The city has discussed a variety of plans for more than a decade to replace Qualcomm, which was built in 1967. It is also home to San Diego State University's football team.

"In the end voters will have the final say," Faulconer said.

Panel members are: Doug Barnhart, Chairman of Barnhart-Reese Construction; Rod Dammeyer, chairman of CAC, LLC., a venture capital firm; Adam Day, a California State University trustee; Walt Ekard, a former San Diego County city administrative officer and San Diego chief operating officer; Aimee Faucett, chief operating officer of the San Diego Regional Chamber of Commerce; Jason Hughes, president and chief executive officer of Hughes Marino, a commercial real estate agency; Jessie Knight, executive vice president of Sempra Energy and board chairman of SDG&E; Mary Lydon, executive director of Urban Land Institute of San Diego-Tijuana; and Jim Steeg, a former NFL executive.

The group backing the NFL stadium proposal 120 miles to the northwest in Inglewood submitted a petition for a ballot initiative containing more than 22,000 signatures to put the issue before voters in the city. Inglewood Mayor James Butts said the effort brought in three times the 8,500 signatures need to put the measure on the ballot.

"They had 180 days to collect the signatures and collected 22,000 signatures in 18 days," Butts said.

Elected officials now have 30 days to certify the signatures.

The City of Champions Revitalization Initiative would enable the construction of an 80,000-seat stadium and a performance venue with up to 6,000 seats on a 60-acre site owned by The Kroenke Group, which owns the NFL's St. Louis Rams.

It would be part of the $2 billion Hollywood Park office-residential-retail project, which broke ground in February 2014. The project is not contingent on the Rams moving to Inglewood, Butts said.

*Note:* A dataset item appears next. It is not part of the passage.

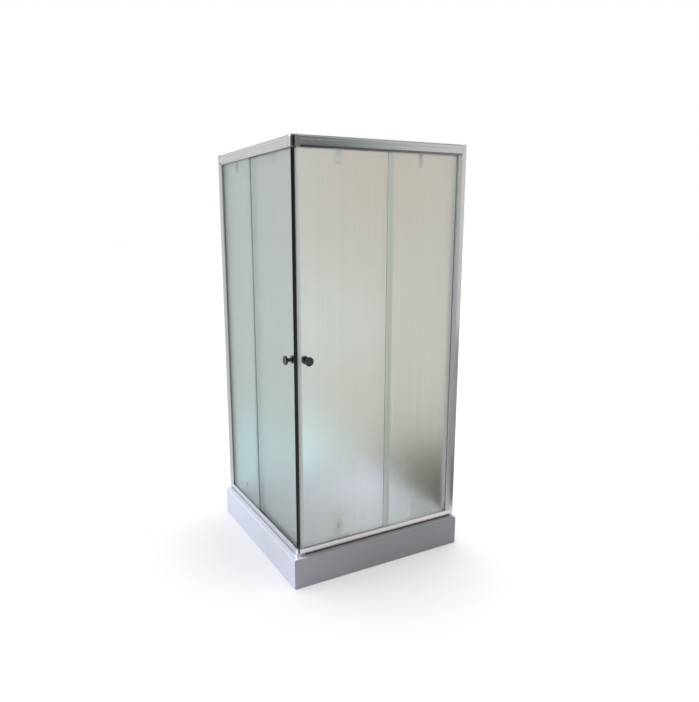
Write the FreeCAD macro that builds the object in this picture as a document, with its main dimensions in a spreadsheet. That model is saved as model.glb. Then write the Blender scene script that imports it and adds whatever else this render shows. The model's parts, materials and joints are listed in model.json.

"It would give us the chance to host world class soccer, the Final Four [college basketball championships], and college playoff games - a number of things could be done," Butt said.

Butt emphasized no public money would be used for the project including bonds. Developers would receive an infrastructure reimbursement from the city for streets, sewers and the like should the entire development generate more than $25 million in annual tax revenues, he said.

The proposal for an NFL stadium in Inglewood is the third floated in the Los Angeles area in five years.

The Chargers have long been on the short list of teams seen as likely prospects for a move to Los Angeles.

Fearing the loss of the Rams, Missouri came up with its own stadium plan within days after Kroenke unveiled his proposal for an Inglewood stadium on Jan. 5.